It sounds like maybe you would like the genre of aphorisms. By definition, there's no filler at all.
My favourites (which are also mostly those with the highest reputation, don't just take my word for it) are:
La Rochefoucauld's Maxims - scathing about your character and it's fabric of vanity and self-love. I find it very funny, for all the terrible things he's always saying about me. It was all polished in the 17th french salons to say the most with the fewest words.
La Bruyere - Characters - slightly longer average length, mostly less savage than La R, still he knows how to sink the boot into humanity, men, women. An example:
Children are haughty, disdainful, quick to anger, envious, curious, self-seeking, lazy, fickle, timid, intemperate, untruthful, secretive; they laugh and weep readily; the most trivial subjects give them immoderate delight or bitter distress; they wish not to be hurt, but they like hurting others: they are men already.
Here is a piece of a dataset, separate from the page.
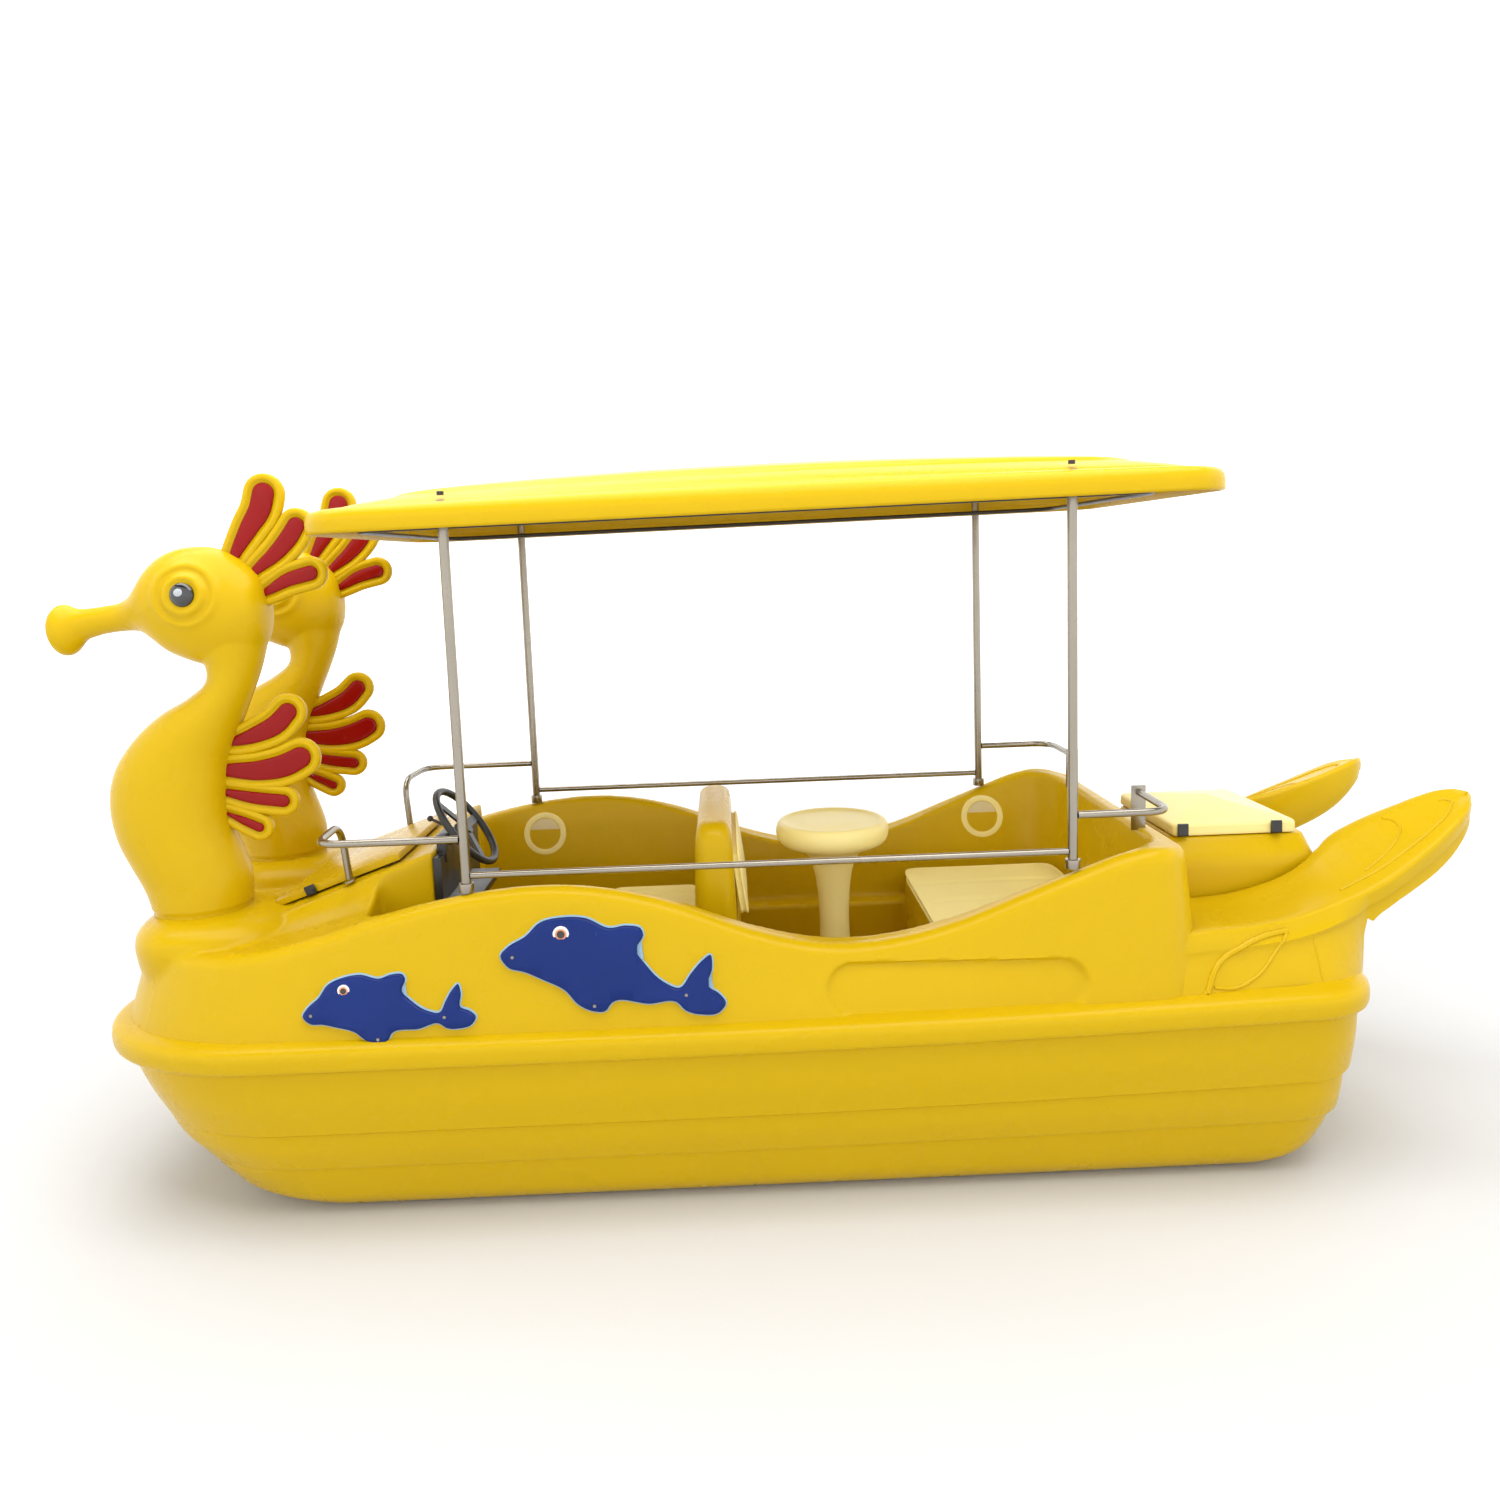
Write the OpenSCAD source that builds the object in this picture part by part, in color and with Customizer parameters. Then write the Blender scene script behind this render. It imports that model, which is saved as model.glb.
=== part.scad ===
// Pedal boat with two seahorse figureheads, a canopy on four posts and a table in the cockpit.
// X runs aft, Y to starboard, Z up from the flat bottom. Each piece is drawn from the point
// midway between the canopy posts, and aft() moves it so that the origin is below the middle
// of the whole boat.

/* [Hull] */
// Half of the hull's width at the sheer
hull_half = 806; // [780:1:820]
// Height of the hull's top edge
sheer = 599; // [590:1:610]
// Thickness of the skids under the bottom, which lift the boat off the ground
skid_t = 10; // [6:1:15]
// Thickness of the moulded shells
wall = 8; // [6:1:10]
// Height of the cockpit floor
floor_z = 380; // [370:1:390]
// Half of the tunnel's width
tunnel_half = 230; // [215:1:240]
// Height of the tunnel's crown
tunnel_top = 300; // [285:1:305]

/* [Deck] */
// Half of the width between the gunwale crests
gunwale_half = 672; // [664:1:680]
// Half of the cockpit's width above the side ledges
cockpit_half = 560; // [545:1:570]
// Half of the cockpit's width at the floor
well_half = 505; // [490:1:515]
// Front end of the cockpit
cockpit_front = -1340; // [-1350:1:-1330]
// Back end of the cockpit
cockpit_back = 1290; // [1280:1:1300]
// Place of the console's aft face
console_x = -1165; // [-1170:1:-1160]
// Height of the console's aft edge
console_z = 1133; // [1120:1:1140]

/* [Canopy] */
// Half of the canopy's length
roof_half_x = 1436; // [1400:1:1450]
// Half of the canopy's width
roof_half_y = 744; // [730:1:760]
// Height of the canopy's lower edge at the middle
roof_z = 2245; // [2235:1:2255]
// Angle that the canopy rises towards the stern
roof_tilt = 0.8; // [0:0.1:1.2]
// Half of the distance between front and rear posts
post_x = 984; // [970:1:1000]
// Half of the distance between port and starboard posts
post_y = 660; // [656:1:664]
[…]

Didn't see that coming, did you. :-)
Lichtenberg - Aphorisms - He was a scientist, thinker, wondering about everything, questioning everything.
All these were favourites of Nietzsche, whose work contains a lot of aphorisms, although it's mostly written in self-contained paragraphs. (except Zarathustra and Untimely Essays)
Gracian's Art of Worldly Wisdom also is written in short paragraphs, and I'd say filler-free. It's a guide to living, maybe the best one I know.
There are a lot of wonderful aphorisms in Emerson, Boswell's Johnson, Kierkegaard, Oscar Wilde etc although I guess they "spend a lot of words on filler", but I thought I'd mention them.